Também o Arts Council britânico se escusou a quaisquer esclarecimentos. Por email fez saber que “os detalhes relacionados com as candidaturas a licenças estão sujeitos a ser tratados como confidenciais”. “O Arts Council não pode [por isso] confirmar ou negar [a licença de exportação que o PÚBLICO sabe ter sido emitida]”, lê-se no email.

Já os herdeiros do açoriano Caetano Andrade de Albuquerque Bettencourt, aos quais Pais do Amaral comprou o Crivelli, continuam, com apoio jurídico, a construir o seu caso contra o Estado português.

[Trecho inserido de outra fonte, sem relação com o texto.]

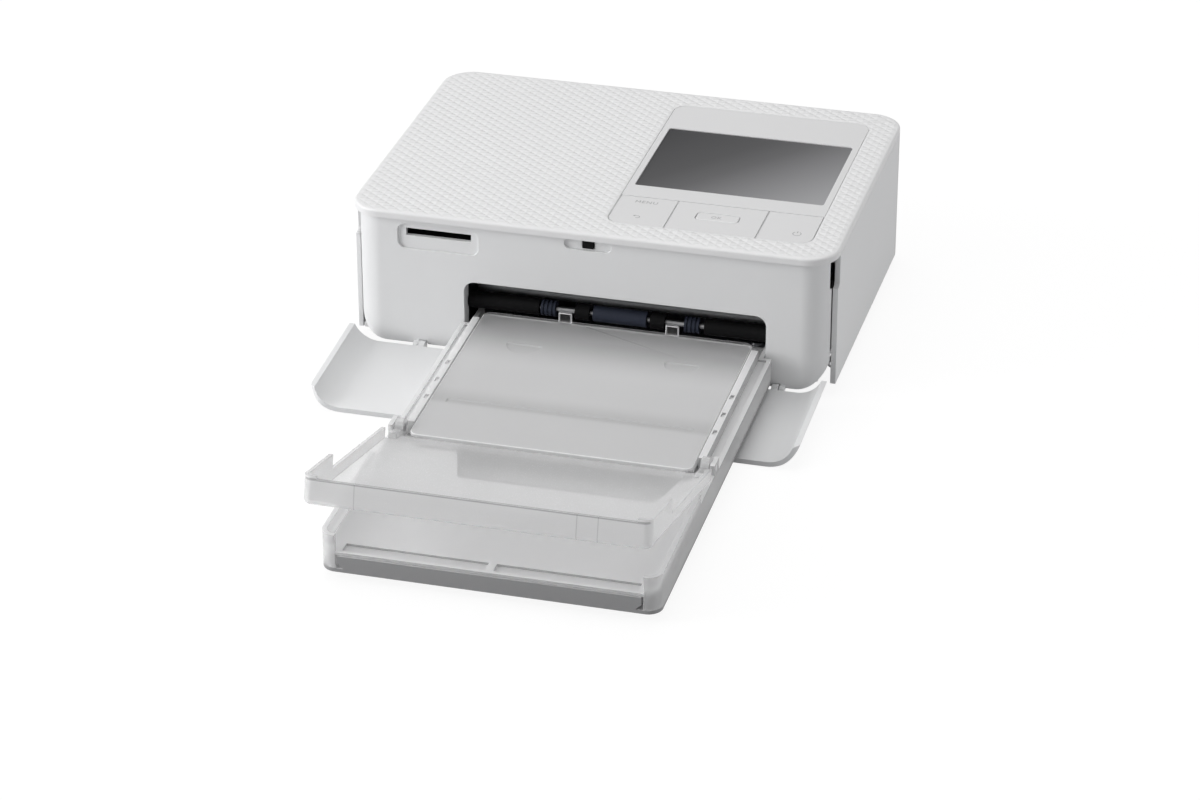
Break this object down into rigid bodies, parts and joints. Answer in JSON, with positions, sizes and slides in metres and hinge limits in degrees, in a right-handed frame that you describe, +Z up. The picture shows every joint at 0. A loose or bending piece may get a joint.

“Estamos a analisar as informações que têm vindo a lume”, disse ontem ao PÚBLICO José Carmona, um dos dez herdeiros que ao longo de anos tentaram sem sucesso obter a mesma autorização de venda no estrangeiro concedida a Pais do Amaral e que se sentem agora lesados.

Segundo documentação oficial que no final de Julho circulou na Assembleia da República, Pais do Amaral poderá ter feito com a venda desta importante pintura italiana mais de cinco milhões de dólares (3,6 milhões de euros, ao câmbio actual) – esse foi o valor avançado como oferta ao empresário pelo antiquário Jean-François Heim, quando a 4 de Abril de 2011 se propôs pela primeira vez a adquirir-lhe a pintura, mas, como intermediário numa venda a terceiros, Heim teria ainda de receber a sua margem de lucro.

São valores que dificilmente se obteriam no estreito mercado português, a que estavam circunscritos os dez proprietários da obra antes de Pais do Amaral.

Também no final de Julho Viegas foi ao Parlamento, acabando por reconhecer que na base da sua decisão esteve “uma questão ideológica óbvia”. Referia-se ao entendimento de muitos membros do Governo, tanto do PSD como do CDS, de que a protecção do património não deve sobrepor-se ao direito à propriedade privada, ainda que este não seja um direito absoluto. A oposição acusou-o na altura de “um acto à margem da lei”.